On écarquille les yeux: rien, mais rien de rien, à voir avec le texte de l’initiative. Il s’agit juste d’une énorme, monstrueuse erreur de catégorie: une succession n’est pas un gain en capital, mais un transfert dans sa propriété, très souvent pour cause de décès du propriétaire titulaire. Bref, rien à voir… Et l’association de mitrailleurs descendant en flèche cette initiative ne peut pas ne pas le savoir: dans les formations politiques en question, on ne manque pas de juristes, de fins lecteurs des textes juridiques.
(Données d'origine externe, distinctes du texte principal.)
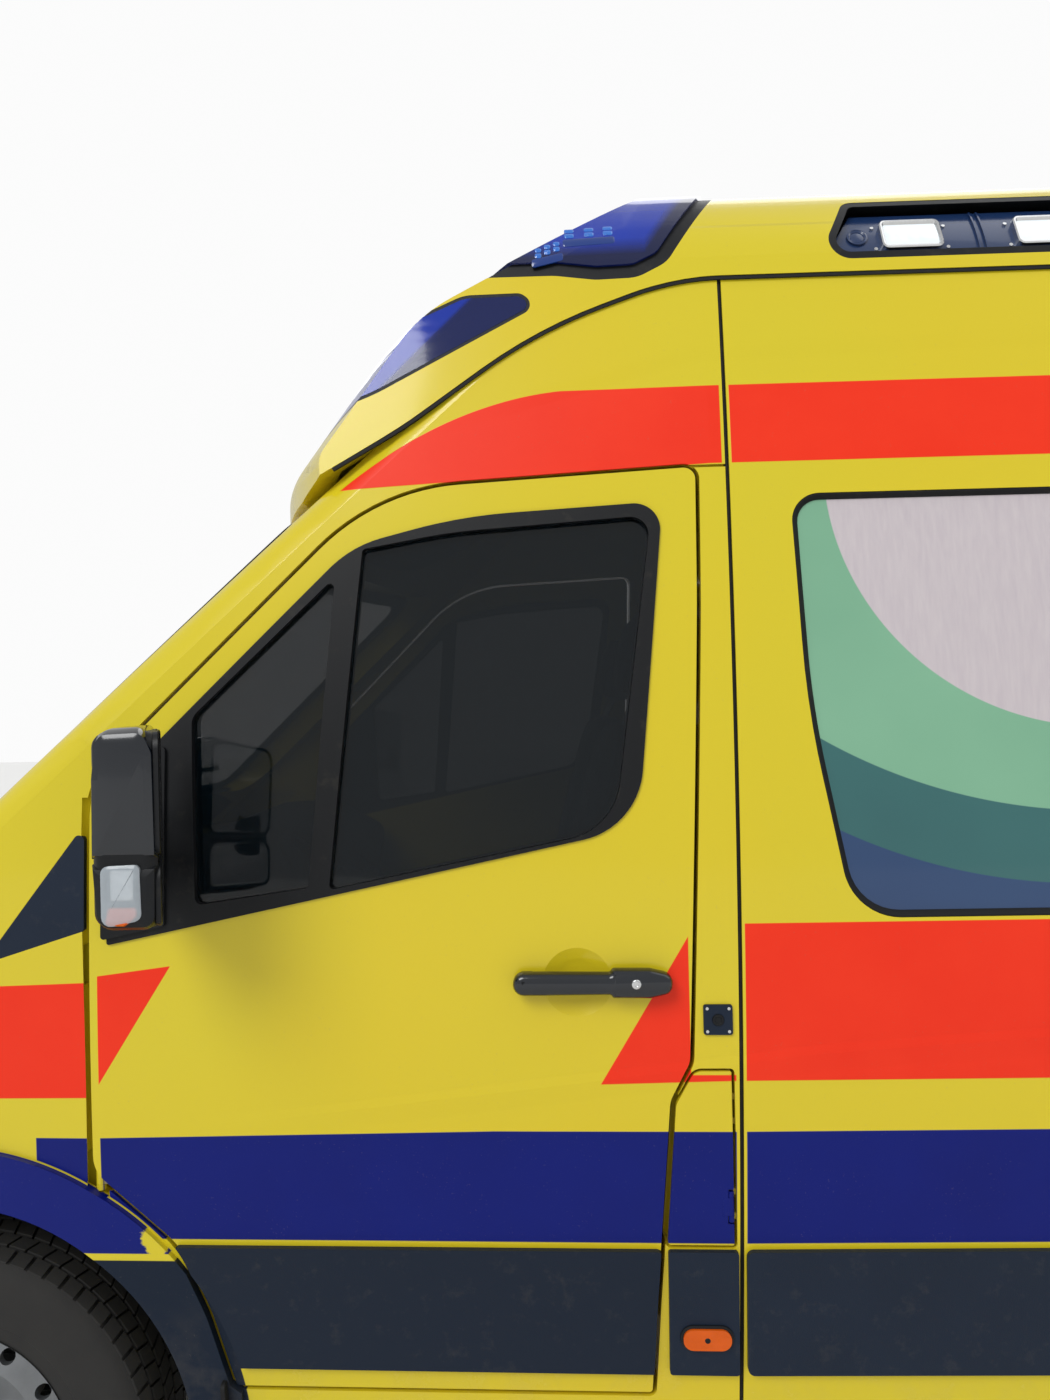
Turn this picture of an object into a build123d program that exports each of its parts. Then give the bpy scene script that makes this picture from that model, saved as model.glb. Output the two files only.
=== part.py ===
from build123d import *
from functools import lru_cache
from math import cos, pi, radians, sin, sqrt, tan
import os

os.makedirs("parts", exist_ok=True)

# High-roof van ambulance, millimetres. It faces -X, its left side is at -Y, the ground is z = 0.

# Overall sizes
length = 5910
wheelbase = 3665
front_overhang = 1004
rear_step_reach = 30
nose_x = -length / 2
tail_x = length / 2
rear_face_x = tail_x - rear_step_reach
front_axle_x = nose_x + front_overhang
rear_axle_x = front_axle_x + wheelbase

# Body side: an upright arc, drawn in towards the nose in two steps
body_half = 985
widest_z = 1000
side_radius = 5686
sill_z = 330
body_top_z = 2520
cab_start_x = -600
nose_start_x = -1700
cab_taper = tan(radians(1.6))
nose_taper = tan(radians(5))
body_edge_radius = 60

# Nose and windscreen: surfaces of revolution about upright axes
hood_radius = 2400
hood_front_x = nose_x + 115
hood_front_z = 1043
hood_slope = radians(22.6)
fascia_lean = radians(8.1)
screen_radius = 2600
screen_base_x = -2222
screen_base_z = 1300
screen_slope = radians(44.1)
screen_axis_x = screen_base_x + screen_radius

# Walls, gaps and clearances
wall = 70
fender_thick = 28
panel_gap = 5
groove_depth = 12
bonnet_thick = 40
bonnet_edge = 130
bonnet_open = 55
swing_proud = 3
glass_thick = 8
fit = 0.3
proud = 11

# Wheels
tyre_radius = 345
tyre_half = 118
tread_half = 92
half_track = 855
hub_z = 345
arch_radius = 415
flare_width = 100
liner_radius = 455
liner_thick = 12
tunnel_y = 500
hub_bore = 32
steer_y = 742
steer_lean = radians(12)

# Side seams and doors
seam_low_x = -593
seam_high_x = -567
door_front_x = -1700
door_top_z = 2025
door_bottom_z = 440

# Roof cap
cap_proud = 6
cap_wall = 50
cap_seam_z = 2391
cap_tip_radius = 1888
cap_crown_z = 2698


def half_width(z):
    return body_half - side_radius + sqrt(side_radius**2 - (z - widest_z) ** 2)


def narrowing(x):
    cab_part = max(0, cab_start_x - x) * cab_taper
    nose_part = max(0, nose_start_x - x) * (nose_taper - cab_taper)
    return cab_part + nose_part


def side_y(x, z):
    """Distance of the painted side from the middle plane."""
    return half_width(z) - narrowing(x)


def rounded_path(corners):
    """Closed outline through rows of two coordinates and a corner radius."""
    places = [(u, v) for u, v, radius in corners]
    return FilletPolyline(*places, radius=[radius for u, v, radius in corners], close=True)


def mirrored(shape):
    return mirror(shape, Plane.XZ)


def both(shape):
    return Compound([*shape.solids(), *mirrored(shape).solids()])


def across(corners, y_from, y_to):
    """Side-view outline of (x, z, corner radius) rows, pulled out across the van."""
    path = rounded_path(corners)
    return extrude(Plane.XZ.offset(-y_to) * make_face(path), y_to - y_from)


def along(corners, x_from, x_to):
    """Front-view outline of (y, z, corner radius) rows, pulled out along the van."""
    path = rounded_path(corners)
    return extrude(Plane.YZ.offset(x_from) * make_face(path), x_to - x_from)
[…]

Bref, tout ce montage est pure fabrication, mensonge délibéré et rhétorique artificieuse pour épargner la minuscule fraction des ultra-riches du pays.

C’est là aussi une indication sur l’état de la moralité politique du pays: mentir y est désormais considéré comme parfaitement normal et allant de soi de la part de la classe dominante. Ils mentent, ils savent qu’ils mentent, les journalistes également et tout le petit monde médiatique laisse passer, se tait, et reconnaît à un pseudo-argument droit de cité dans un débat où il n’a rien à faire. Avec l’avalanche de mensonges qui s’est abattue sur l’espace médiatique au cours de la campagne «Multinationales irresponsables», le pli est pris. Pourquoi se priver puisque dans les urnes le peuple suit, n’est-ce pas?
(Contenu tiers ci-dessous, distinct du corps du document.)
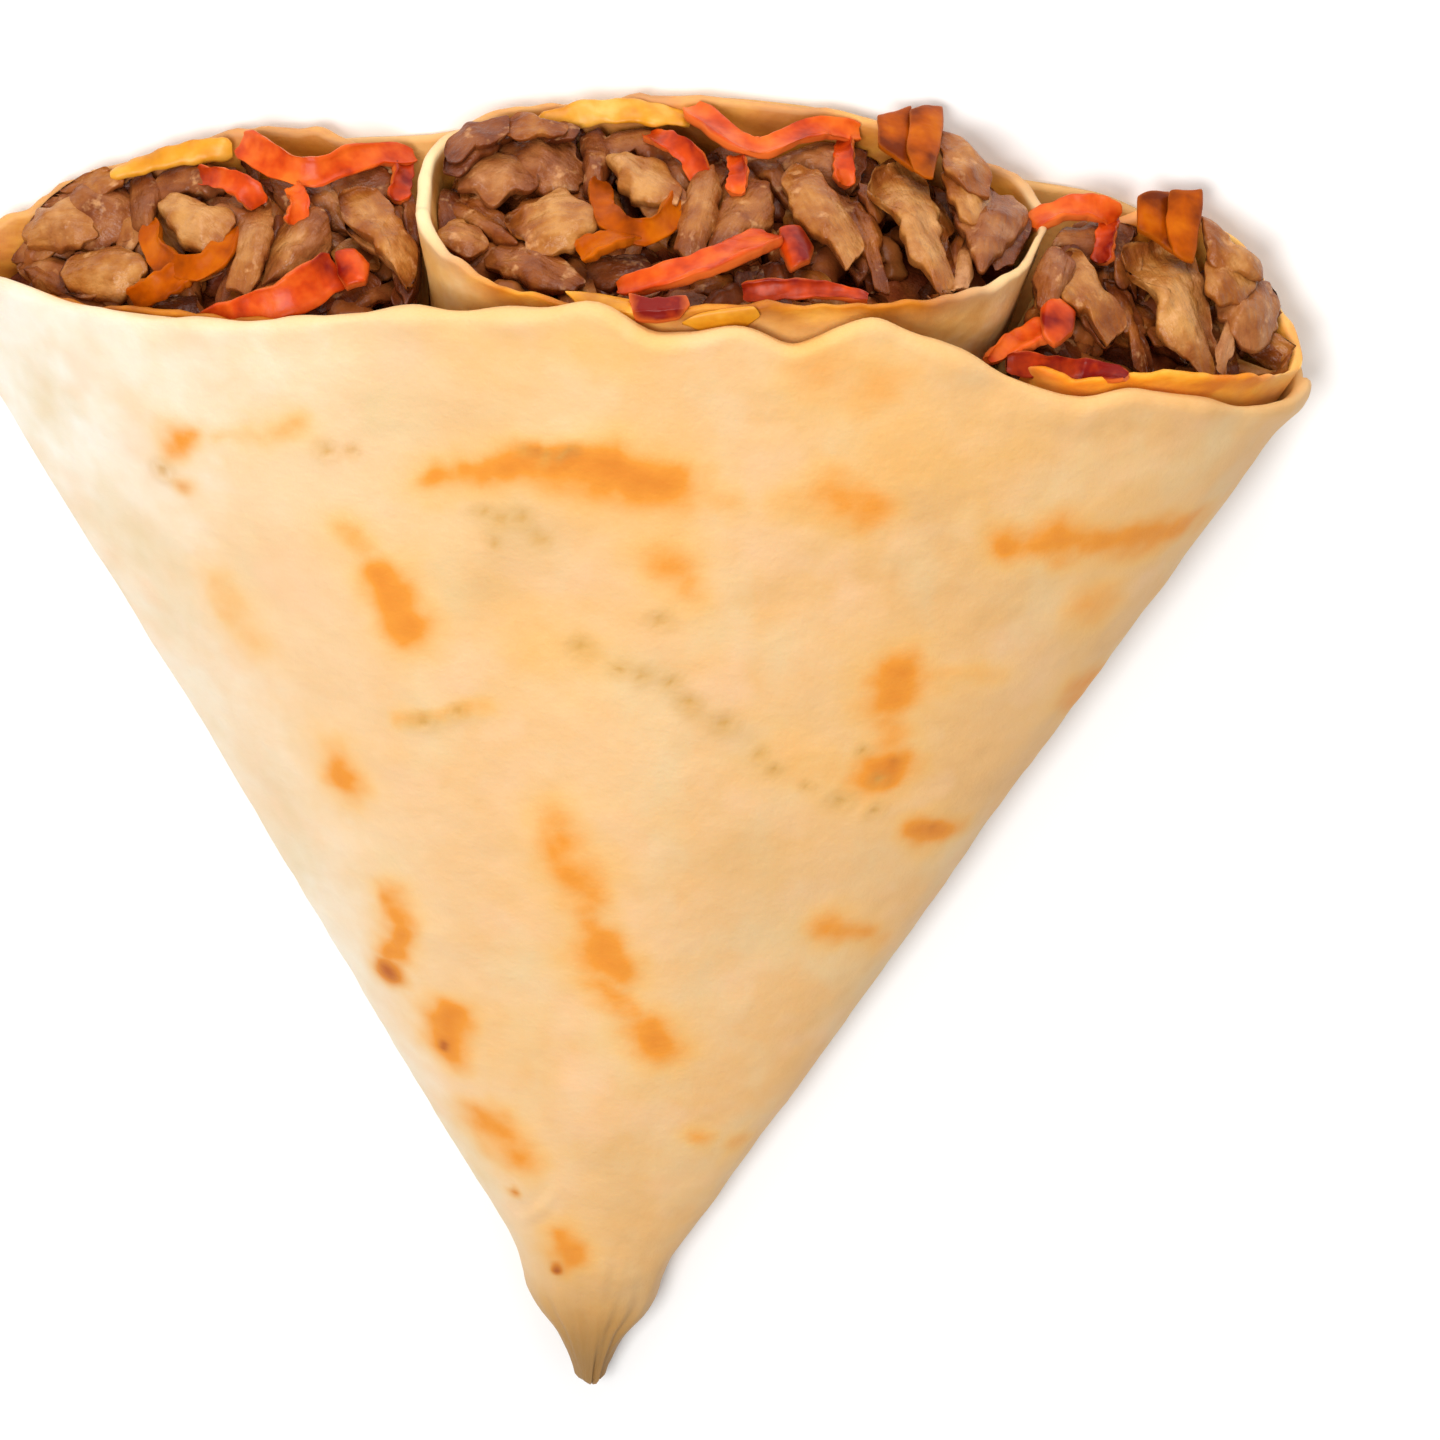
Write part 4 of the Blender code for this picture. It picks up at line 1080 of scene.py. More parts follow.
def strip_tree():
    """The Geometry Nodes tree that sweeps cut strips along guides."""
    tree = bpy.data.node_groups.new("cut_strip", "GeometryNodeTree")
    tree.interface.new_socket("Geometry", in_out="INPUT", socket_type="NodeSocketGeometry")
    for label, value in (("Squareness", 0.75), ("Lump Height", 0.0006), ("Lump Size", 0.004),
                         ("Fibre Height", 0.00015), ("Hollow", 0.0)):
        tree.interface.new_socket(label, in_out="INPUT", socket_type="NodeSocketFloat").default_value = value
    tree.interface.new_socket("Finish", in_out="INPUT", socket_type="NodeSocketMaterial")
    tree.interface.new_socket("Geometry", in_out="OUTPUT", socket_type="NodeSocketGeometry")
    given = tree.nodes.new("NodeGroupInput").outputs

    spine = add_node(tree, "GeometryNodeMeshToCurve", {"Mesh": given["Geometry"]}).outputs[0]
    spine = add_node(tree, "GeometryNodeResampleCurve", {"Curve": spine, "Count": STRIP_RINGS}).outputs[0]
    along = add_node(tree, "GeometryNodeSplineParameter").outputs["Factor"]
    position = add_node(tree, "GeometryNodeInputPosition").outputs[0]
    tangent = add_node(tree, "GeometryNodeInputTangent").outputs[0]
    spine = store(tree, spine, "along", along)
    spine = store(tree, spine, "spine", position, "FLOAT_VECTOR")
    spine = store(tree, spine, "tangent", tangent, "FLOAT_VECTOR")

    profile = add_node(tree, "GeometryNodeCurvePrimitiveCircle", {"Resolution": STRIP_SIDES, "Radius": 1.0})
    parts = add_node(tree, "ShaderNodeSeparateXYZ", {0: position})
    ring = store(tree, profile.outputs[0], "around", along)
    ring = store(tree, ring, "ring_x", parts.outputs[0])
    ring = store(tree, ring, "ring_y", parts.outputs[1])
    wanted = {"Curve": spine, "Profile Curve": ring, "Fill Caps": True}
    swept = add_node(tree, "GeometryNodeCurveToMesh", wanted).outputs[0]

    way = named(tree, "tangent", "FLOAT_VECTOR")
    side = vector_maths(tree, "CROSS_PRODUCT", way, named(tree, "facing", "FLOAT_VECTOR"))
    side = vector_maths(tree, "NORMALIZE", side)
    front = vector_maths(tree, "NORMALIZE", vector_maths(tree, "CROSS_PRODUCT", side, way))
    ends = maths(tree, "ABSOLUTE", centred(tree, named(tree, "along"), 2.0))
    taper = maths(tree, "SUBTRACT", 1.0, maths(tree, "POWER", ends, END_POWER))
    taper = maths(tree, "MAXIMUM", maths(tree, "POWER", taper, 0.5), END_SIZE)
    squared = []
    spans = []
    for label, measure in (("ring_x", "width"), ("ring_y", "depth")):
        value = named(tree, label)
        size = maths(tree, "POWER", maths(tree, "ABSOLUTE", value), given["Squareness"])
        squared.append(maths(tree, "MULTIPLY", maths(tree, "SIGN", value), size))
        span = maths(tree, "MULTIPLY", maths(tree, "MULTIPLY", squared[-1], named(tree, measure)), 0.5)
        spans.append(maths(tree, "MULTIPLY", span, taper))
    bow = maths(tree, "MULTIPLY", maths(tree, "MULTIPLY", squared[0], squared[0]), given["Hollow"])
    deep = maths(tree, "SUBTRACT", spans[1], bow)
    place = vector_maths(tree, "ADD", named(tree, "spine", "FLOAT_VECTOR"),
                         vector_maths(tree, "SCALE", side, scale=spans[0]))
    place = vector_maths(tree, "ADD", place, vector_maths(tree, "SCALE", front, scale=deep))
    swept = store(tree, swept, "skin", squared[1])
    shaped = add_node(tree, "GeometryNodeSetPosition", {"Geometry": swept, "Position": place}).outputs[0]

    lump_scale = maths(tree, "DIVIDE", 1.0, given["Lump Size"])
    wanted = {"Vector": position, "W": named(tree, "seed"), "Scale": lump_scale, "Detail": 2.0}
    lumps = add_node(tree, "ShaderNodeTexNoise", wanted, noise_dimensions="4D").outputs["Fac"]
    lumps = centred(tree, lumps, given["Lump Height"])
    turn = maths(tree, "MULTIPLY", named(tree, "around"), 2.0 * math.pi)
    grain_place = add_node(tree, "ShaderNodeCombineXYZ", {
        0: maths(tree, "MULTIPLY", maths(tree, "COSINE", turn), 5.0),
        1: maths(tree, "MULTIPLY", maths(tree, "SINE", turn), 5.0),
        2: maths(tree, "MULTIPLY", named(tree, "along"), 4.0)}).outputs[0]
    wanted = {"Vector": grain_place, "W": named(tree, "seed"), "Scale": 1.0, "Detail": 3.0}
    fibres = add_node(tree, "ShaderNodeTexNoise", wanted, noise_dimensions="4D").outputs["Fac"]
    fibres = centred(tree, fibres, given["Fibre Height"])
    normal = add_node(tree, "GeometryNodeInputNormal").outputs[0]
    push = vector_maths(tree, "SCALE", normal, scale=maths(tree, "ADD", lumps, fibres))
    rough = add_node(tree, "GeometryNodeSetPosition", {"Geometry": shaped, "Offset": push}).outputs[0]
    smooth = add_node(tree, "GeometryNodeSetShadeSmooth", {"Geometry": rough}).outputs[0]
    real = add_node(tree, "GeometryNodeRealizeInstances", {"Geometry": smooth}).outputs[0]
    dressed = add_node(tree, "GeometryNodeSetMaterial", {"Geometry": real, "Material": given["Finish"]})
    tree.links.new(dressed.outputs[0], tree.nodes.new("NodeGroupOutput").inputs[0])
    return tree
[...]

Tout autant que le mensonge des dirigeants de parti, cette acceptation silencieuse de l’usage en politique du mensonge comme rhétorique pour emporter une votation en dit long sur l’état de corruption des élites politico-médiatiques de notre pays. On ne sait pas de quoi on doit le plus s’alarmer… De tout cela, comme bloc unique, sans doute.
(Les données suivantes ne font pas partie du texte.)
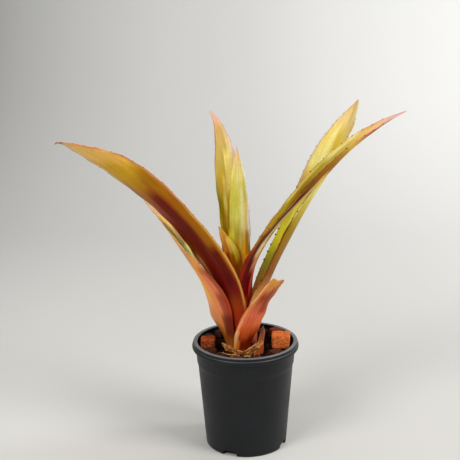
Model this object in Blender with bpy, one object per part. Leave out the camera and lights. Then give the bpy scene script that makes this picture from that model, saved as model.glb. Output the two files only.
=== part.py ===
"""A bromeliad in a round nursery pot, for Blender 4.5.

Run it with: blender --background --python part.py, or from the text editor.

Metres, +Z up. The origin is the centre of the pot's base, on the surface it
stands on. -Y is the front and +X is the right-hand side.

The pot is a thin tub with a rolled rim and four drain notches. It is
filled with potting mix, with bark chips on top. The plant has a short stem and
strap leaves. Each leaf is a channel: its sheath wraps part of a circle round
the stem, and its blade opens, leans out and tapers to a point.
"""
import math
from typing import NamedTuple

import bpy
import bmesh
import numpy as np

MM = 0.001
CLEARANCE = 0.3 * MM          # gap between pieces that would otherwise touch

# ---- Pot -------------------------------------------------------------------
POT_HEIGHT = 108.0 * MM
POT_FOOT_RADIUS = 40.2 * MM   # outside, at the base
POT_WALL_RADIUS = 48.4 * MM   # outside, where the wall meets the rim
POT_WALL = 1.1 * MM
POT_FLOOR = 2.0 * MM
POT_FOOT_EDGE = 1.6 * MM      # rounding of the base corner
RIM_OVERHANG = 4.3 * MM       # how far the rim stands out from the wall
RIM_DROP = 7.4 * MM           # from the crest to the foot of the rolled bead
RIM_STEP = 1.1 * MM           # the crest stands in from the bead by this
RIM_STEP_DROP = 2.9 * MM      # from the crest down to the top of the bead
RIM_ROUND = 1.2 * MM          # rounding of the crest's outer corner
RIM_TURN_IN = 1.9 * MM        # how far the bead's section curves back
RIM_SKIN = 1.2 * MM
LEDGE_RISE = 0.8 * MM         # the wall is this much wider just under the rim
LEDGE_DEPTH = 13.0 * MM       # height of that wider part
LEDGE_SLOPE = 4.0 * MM        # height of its run back into the wall
POT_SIDES = 48

NOTCH_AZIMUTHS = (-115, -25, 65, 155)
NOTCH_WIDTH = 14.6 * MM
NOTCH_HEIGHT = 5.4 * MM
NOTCH_DEPTH = 7.0 * MM        # how far the notch runs in under the pot
NOTCH_SHOULDER = 0.25         # drop of the arch at its sides, share of its width
NOTCH_CROWN = 0.72            # flat top of the arch, share of its width

# ---- Potting mix -----------------------------------------------------------
MIX_HEADSPACE = 7.5 * MM      # from the rim's crest down to the mix
WELL_DEPTH = 10.0 * MM        # planting hole, round the crown
WELL_MARGIN = 3.0 * MM        # from the outermost sheath to the hole's side
WELL_FLARE = 1.5 * MM

# ---- Crown -----------------------------------------------------------------
CROWN_X = -2.0 * MM           # the plant stands a little left of the middle
CROWN_Y = 0.0 * MM
STEM_RADIUS = 3.2 * MM
STEM_HEIGHT = 16.0 * MM
STEM_BEVEL = 0.2              # rounding of the stem's foot, share of its radius
STEM_DOME = 0.6               # height of its domed top, share of its radius
SHEATH_START = 1.2 * MM       # sheaths begin this far above the hole's floor
SHEATH_GAP = 1.3 * MM         # between one sheath and the next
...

Une chose est sûre: si c’est ça la vertu de la démocratie semi-directe, il y a de quoi désespérer de ce qu’elle semble de plus en plus se confondre avec une oligarchie sans phrase.

Rectificatif

L’agora ci-dessus comporte plusieurs bé-vues. Avec un rendement moyen de 3,3% (Swiss All Share Index 2021), il faudrait une fortune de 3 millions de francs – et non 30 millions – pour être concerné par l’initiative. Suivant la statistique fédérale de la fortune des personnes physiques de toute la Suisse, 81’730 personnes disposaient d’une fortune nette supérieure à 3 millions de francs en 2017. Cela correspond à 0,96% (soit environ un pour cent) de la population résidente permanente sur la même année (8’484’130 personnes, selon l’OFS). Quant aux ultra HNWI détenant plus de 30 millions de dollars, ils seraient 7553 en Suisse (source: knightfrank.com) – et non 183’000. CO

Hugues poltier est philosophe, maître d’enseignement et de recherche à l’université de Lausanne.